Written task :: Set down the material below in full, matching it exactly.

Data segment ::
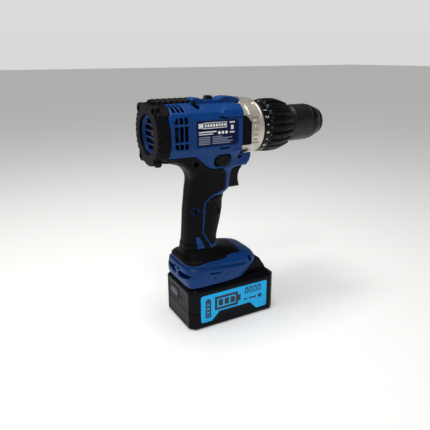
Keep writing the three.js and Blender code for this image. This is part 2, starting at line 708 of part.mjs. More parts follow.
function directionButton() {
  const { rear, front, low, high, half } = BUTTON;
  const ease = 4;
  const outline = [
    [rear, low + ease], [rear + ease, low], [front - ease, low], [front, low + ease],
    [front, high - ease], [front - ease, high], [rear + ease, high], [rear, high - ease],
  ];
  return prismY(outline, -half, half);
}
part("direction_button", directionButton(), BLACK);

function speedSelector() {
  const { rear, front, half } = SELECTOR;
  const thumb = prismY([[rear, 262], [rear + 1, 266.4], [front - 1, 266.4], [front, 262]], -half, half);
  const stem = box(rear + 2, front - 2, -3, 3, 253.4, 263);
  const arm = box(rear + 2, 4.2, -3, 3, 252.2, 254);
  const fork = box(2.8, 4.2, -3, 3, AXIS_Z + 18, 254);
  return join(thumb, stem, arm, fork);
}
part("speed_selector", speedSelector(), BLACK);
part("led_lens", turned([[24.5, 0], [24.5, 2.6], [29.6, 2.6], [30.4, 1.6], [30.4, 0]], 14, 0, LAMP_Z), LENS);
part(
  "terminal_block",
  join(
    box(-40, -14, -14, 14, 63.8, 66.6),
    ...BLADES.map((y) => box(-37, -26, y - 0.4, y + 0.4, 57.5, 64.5)),
  ),
  BLACK,
);

// ---- battery pack ------------------------------------------------------------------------
// Plan outline with cut corners, as a loop at height z.
function packLoop(z, inset) {
  const [hx, hy] = [PACK.length / 2 - inset, PACK.width / 2 - inset];
  const corner = PACK.corner - inset * 0.6;
  return [
    [hx, -hy + corner, z], [hx, hy - corner, z], [hx - corner, hy, z], [-hx + corner, hy, z],
    [-hx, hy - corner, z], [-hx, -hy + corner, z], [-hx + corner, -hy, z], [hx - corner, -hy, z],
  ];
}

function packBase() {
  const shell = loft([packLoop(0, 2.5), packLoop(2.5, 0), packLoop(PACK.split, 0)]);
  return cut(shell, loft([packLoop(2.2, 3), packLoop(PACK.split + 1, 2.2)]));
}
part("pack_base", packBase(), BLACK);

function packCover() {
  const shell = loft([
    packLoop(PACK.split + GAP, 0),
    packLoop(PACK.side, 0),
    packLoop(PACK.top - 1.4, 4.4),
    packLoop(PACK.top, 6),
  ]);
  const rail = join(
    box(RAIL.rear, RAIL.front - 20, -RAIL.half, RAIL.half, PACK.top - 1, RAIL.top),
    box(RAIL.rear, RAIL.front - 20, -RAIL.grip, RAIL.grip, 59, RAIL.top),
  );
  const prow = prismY(
    [[21.5, 53], [21.5, 56.4], [26.2, 59.9], [40.2, 69.8], [43, 69.8], [50.6, 58], [53, 53]], -24, 24,
  );
  const room = [[PACK.split, 2.2], [PACK.side - 1.4, 2.2], [PACK.top - 2.2, 7]];
  const hollow = loft(room.map(([z, inset]) => packLoop(z, inset)));
  return cut(
    join(shell, rail, prow),
    hollow,
    box(-38, 20, -16, 16, 50, RAIL.top - 2),
    ...BLADES.map((y) => box(RAIL.rear - 1, -22, y - 1.2, y + 1.2, 55.5, 70)),
    box(49.6, 60, -14.4, 14.4, 29.6, 46.4),
    box(-60, -55.6, -1.4, 21.4, 25.6, 41.4),
  );
}
part("pack_cover", packCover(), BLACK);

const CELLS = { radius: 9.1, pitch: 18.7, half: 32.4 };
for (const [name, z] of [["lower", 12.6], ["upper", 31.2]]) {
  const cells = [-2, -1, 0, 1, 2].map((i) =>
    rodY(-CELLS.half, CELLS.half, CELLS.radius, i * CELLS.pitch, z, 12),
  );
  const strips = [-1, 1].map((side) => {
    const ends = [side * (CELLS.half - 0.2), side * (CELLS.half + 0.4)].sort((a, b) => a - b);
    return box(-2.4 * CELLS.pitch, 2.4 * CELLS.pitch, ends[0], ends[1], z - 3.5, z + 3.5);
  });
  part("cell_row_" + name, join(...cells, ...strips), CELL);
}
part(
  "pack_board",
  join(
    box(-40, 36, -24, 24, 42.4, 44),
    ...BLADES.map((y) => box(-21, -15, y - 1.4, y + 1.4, 43, 59)),
  ),
  BOARD,
);
part("release_button", box(54, PACK.length / 2, -14, 14, 30, 46), BLACK);
part(
  "release_spring",
  spring(new THREE.Vector3(47.4, 0, 38), new THREE.Vector3(1, 0, 0), 2.2, 0.35, 3.5, 5.8, 4),
  STEEL,
);
part("gauge_panel", box(-PACK.length / 2, -55.9, -1, 21, 26, 41), GREY);

export default drill;
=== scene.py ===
import functools
import itertools
import json
import math

import bmesh
import bpy
import numpy as np
from mathutils import Matrix, Vector


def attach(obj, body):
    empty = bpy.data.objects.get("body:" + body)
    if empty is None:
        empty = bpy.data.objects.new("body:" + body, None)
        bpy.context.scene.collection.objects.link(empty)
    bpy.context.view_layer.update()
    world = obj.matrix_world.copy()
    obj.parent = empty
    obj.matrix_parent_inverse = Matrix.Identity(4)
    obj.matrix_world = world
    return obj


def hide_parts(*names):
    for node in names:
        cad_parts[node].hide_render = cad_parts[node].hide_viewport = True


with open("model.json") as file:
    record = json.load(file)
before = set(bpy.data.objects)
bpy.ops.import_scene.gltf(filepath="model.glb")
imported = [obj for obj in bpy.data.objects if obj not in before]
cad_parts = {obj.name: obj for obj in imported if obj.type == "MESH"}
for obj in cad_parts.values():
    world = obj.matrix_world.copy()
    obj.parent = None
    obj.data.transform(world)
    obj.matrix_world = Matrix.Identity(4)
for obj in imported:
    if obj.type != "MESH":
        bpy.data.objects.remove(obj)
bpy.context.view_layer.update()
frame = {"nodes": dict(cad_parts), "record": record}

MM = 0.001
FAR = 1e3
CREASE = math.radians(40)

AXIS = 229.0  # height of the motor, gear and chuck axis
BARREL_REAR, BARREL_STEP, BARREL_FRONT = -84.0, -75.5, 11.4
WALL = 2.6  # moulded housing wall
SKIN = 1.5  # over-moulded rubber
SEAM = 0.12  # half of the gap between the housing halves
FLANK = 31.5  # half width of the barrel's flat sides
NECK_INSET = 3.7  # how far the barrel's rear end is set in, under the bumper
DRUM_TOP = 258.2  # flat top of the barrel, from DRUM_TOP_FROM forward
DRUM_TOP_FROM = -40.4
CHIN_HALF = 19.5  # half width of the block over the trigger
SPINE_HALF = 8.5
COLLAR_FRONT = 88.0
PACK = {"length": 118.0, "width": 72.6, "side": 48.4, "top": 53.4, "corner": 6.5, "split": 22.0}

BARREL_CORNERS = [(31.5, 15.0), (28.4, 22.4), (20.5, 28.6), (9.5, 31.0)]
SPINE = [
    (-40.6, 256), (-40.6, 263.4), (-37.5, 265), (-31, 264.9), (-26, 262.5), (-8, 262.3),
    (-3, 264.6), (3, 265.2), (11, 264.9), (17, 262.8), (20.2, 260.6), (20.2, 256),
]
NOSE = [(-6, 209), (-6, 187), (25, 187.6), (29, 192), (31, 198), (31, 209)]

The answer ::
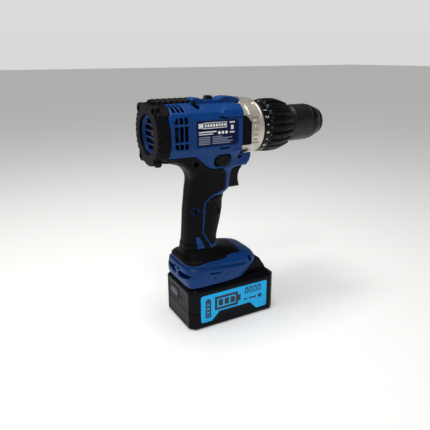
Keep writing the three.js and Blender code for this image. This is part 2, starting at line 708 of part.mjs. More parts follow.
function directionButton() {
  const { rear, front, low, high, half } = BUTTON;
  const ease = 4;
  const outline = [
    [rear, low + ease], [rear + ease, low], [front - ease, low], [front, low + ease],
    [front, high - ease], [front - ease, high], [rear + ease, high], [rear, high - ease],
  ];
  return prismY(outline, -half, half);
}
part("direction_button", directionButton(), BLACK);

function speedSelector() {
  const { rear, front, half } = SELECTOR;
  const thumb = prismY([[rear, 262], [rear + 1, 266.4], [front - 1, 266.4], [front, 262]], -half, half);
  const stem = box(rear + 2, front - 2, -3, 3, 253.4, 263);
  const arm = box(rear + 2, 4.2, -3, 3, 252.2, 254);
  const fork = box(2.8, 4.2, -3, 3, AXIS_Z + 18, 254);
  return join(thumb, stem, arm, fork);
}
part("speed_selector", speedSelector(), BLACK);
part("led_lens", turned([[24.5, 0], [24.5, 2.6], [29.6, 2.6], [30.4, 1.6], [30.4, 0]], 14, 0, LAMP_Z), LENS);
part(
  "terminal_block",
  join(
    box(-40, -14, -14, 14, 63.8, 66.6),
    ...BLADES.map((y) => box(-37, -26, y - 0.4, y + 0.4, 57.5, 64.5)),
  ),
  BLACK,
);

// ---- battery pack ------------------------------------------------------------------------
// Plan outline with cut corners, as a loop at height z.
function packLoop(z, inset) {
  const [hx, hy] = [PACK.length / 2 - inset, PACK.width / 2 - inset];
  const corner = PACK.corner - inset * 0.6;
  return [
    [hx, -hy + corner, z], [hx, hy - corner, z], [hx - corner, hy, z], [-hx + corner, hy, z],
    [-hx, hy - corner, z], [-hx, -hy + corner, z], [-hx + corner, -hy, z], [hx - corner, -hy, z],
  ];
}

function packBase() {
  const shell = loft([packLoop(0, 2.5), packLoop(2.5, 0), packLoop(PACK.split, 0)]);
  return cut(shell, loft([packLoop(2.2, 3), packLoop(PACK.split + 1, 2.2)]));
}
part("pack_base", packBase(), BLACK);

function packCover() {
  const shell = loft([
    packLoop(PACK.split + GAP, 0),
    packLoop(PACK.side, 0),
    packLoop(PACK.top - 1.4, 4.4),
    packLoop(PACK.top, 6),
  ]);
  const rail = join(
    box(RAIL.rear, RAIL.front - 20, -RAIL.half, RAIL.half, PACK.top - 1, RAIL.top),
    box(RAIL.rear, RAIL.front - 20, -RAIL.grip, RAIL.grip, 59, RAIL.top),
  );
  const prow = prismY(
    [[21.5, 53], [21.5, 56.4], [26.2, 59.9], [40.2, 69.8], [43, 69.8], [50.6, 58], [53, 53]], -24, 24,
  );
  const room = [[PACK.split, 2.2], [PACK.side - 1.4, 2.2], [PACK.top - 2.2, 7]];
  const hollow = loft(room.map(([z, inset]) => packLoop(z, inset)));
  return cut(
    join(shell, rail, prow),
    hollow,
    box(-38, 20, -16, 16, 50, RAIL.top - 2),
    ...BLADES.map((y) => box(RAIL.rear - 1, -22, y - 1.2, y + 1.2, 55.5, 70)),
    box(49.6, 60, -14.4, 14.4, 29.6, 46.4),
    box(-60, -55.6, -1.4, 21.4, 25.6, 41.4),
  );
}
part("pack_cover", packCover(), BLACK);

const CELLS = { radius: 9.1, pitch: 18.7, half: 32.4 };
for (const [name, z] of [["lower", 12.6], ["upper", 31.2]]) {
  const cells = [-2, -1, 0, 1, 2].map((i) =>
    rodY(-CELLS.half, CELLS.half, CELLS.radius, i * CELLS.pitch, z, 12),
  );
  const strips = [-1, 1].map((side) => {
    const ends = [side * (CELLS.half - 0.2), side * (CELLS.half + 0.4)].sort((a, b) => a - b);
    return box(-2.4 * CELLS.pitch, 2.4 * CELLS.pitch, ends[0], ends[1], z - 3.5, z + 3.5);
  });
  part("cell_row_" + name, join(...cells, ...strips), CELL);
}
part(
  "pack_board",
  join(
    box(-40, 36, -24, 24, 42.4, 44),
    ...BLADES.map((y) => box(-21, -15, y - 1.4, y + 1.4, 43, 59)),
  ),
  BOARD,
);
part("release_button", box(54, PACK.length / 2, -14, 14, 30, 46), BLACK);
part(
  "release_spring",
  spring(new THREE.Vector3(47.4, 0, 38), new THREE.Vector3(1, 0, 0), 2.2, 0.35, 3.5, 5.8, 4),
  STEEL,
);
part("gauge_panel", box(-PACK.length / 2, -55.9, -1, 21, 26, 41), GREY);

export default drill;
=== scene.py ===
import functools
import itertools
import json
import math

import bmesh
import bpy
import numpy as np
from mathutils import Matrix, Vector


def attach(obj, body):
    empty = bpy.data.objects.get("body:" + body)
    if empty is None:
        empty = bpy.data.objects.new("body:" + body, None)
        bpy.context.scene.collection.objects.link(empty)
    bpy.context.view_layer.update()
    world = obj.matrix_world.copy()
    obj.parent = empty
    obj.matrix_parent_inverse = Matrix.Identity(4)
    obj.matrix_world = world
    return obj


def hide_parts(*names):
    for node in names:
        cad_parts[node].hide_render = cad_parts[node].hide_viewport = True


with open("model.json") as file:
    record = json.load(file)
before = set(bpy.data.objects)
bpy.ops.import_scene.gltf(filepath="model.glb")
imported = [obj for obj in bpy.data.objects if obj not in before]
cad_parts = {obj.name: obj for obj in imported if obj.type == "MESH"}
for obj in cad_parts.values():
    world = obj.matrix_world.copy()
    obj.parent = None
    obj.data.transform(world)
    obj.matrix_world = Matrix.Identity(4)
for obj in imported:
    if obj.type != "MESH":
        bpy.data.objects.remove(obj)
bpy.context.view_layer.update()
frame = {"nodes": dict(cad_parts), "record": record}

MM = 0.001
FAR = 1e3
CREASE = math.radians(40)

AXIS = 229.0  # height of the motor, gear and chuck axis
BARREL_REAR, BARREL_STEP, BARREL_FRONT = -84.0, -75.5, 11.4
WALL = 2.6  # moulded housing wall
SKIN = 1.5  # over-moulded rubber
SEAM = 0.12  # half of the gap between the housing halves
FLANK = 31.5  # half width of the barrel's flat sides
NECK_INSET = 3.7  # how far the barrel's rear end is set in, under the bumper
DRUM_TOP = 258.2  # flat top of the barrel, from DRUM_TOP_FROM forward
DRUM_TOP_FROM = -40.4
CHIN_HALF = 19.5  # half width of the block over the trigger
SPINE_HALF = 8.5
COLLAR_FRONT = 88.0
PACK = {"length": 118.0, "width": 72.6, "side": 48.4, "top": 53.4, "corner": 6.5, "split": 22.0}

BARREL_CORNERS = [(31.5, 15.0), (28.4, 22.4), (20.5, 28.6), (9.5, 31.0)]
SPINE = [
    (-40.6, 256), (-40.6, 263.4), (-37.5, 265), (-31, 264.9), (-26, 262.5), (-8, 262.3),
    (-3, 264.6), (3, 265.2), (11, 264.9), (17, 262.8), (20.2, 260.6), (20.2, 256),
]
NOSE = [(-6, 209), (-6, 187), (25, 187.6), (29, 192), (31, 198), (31, 209)]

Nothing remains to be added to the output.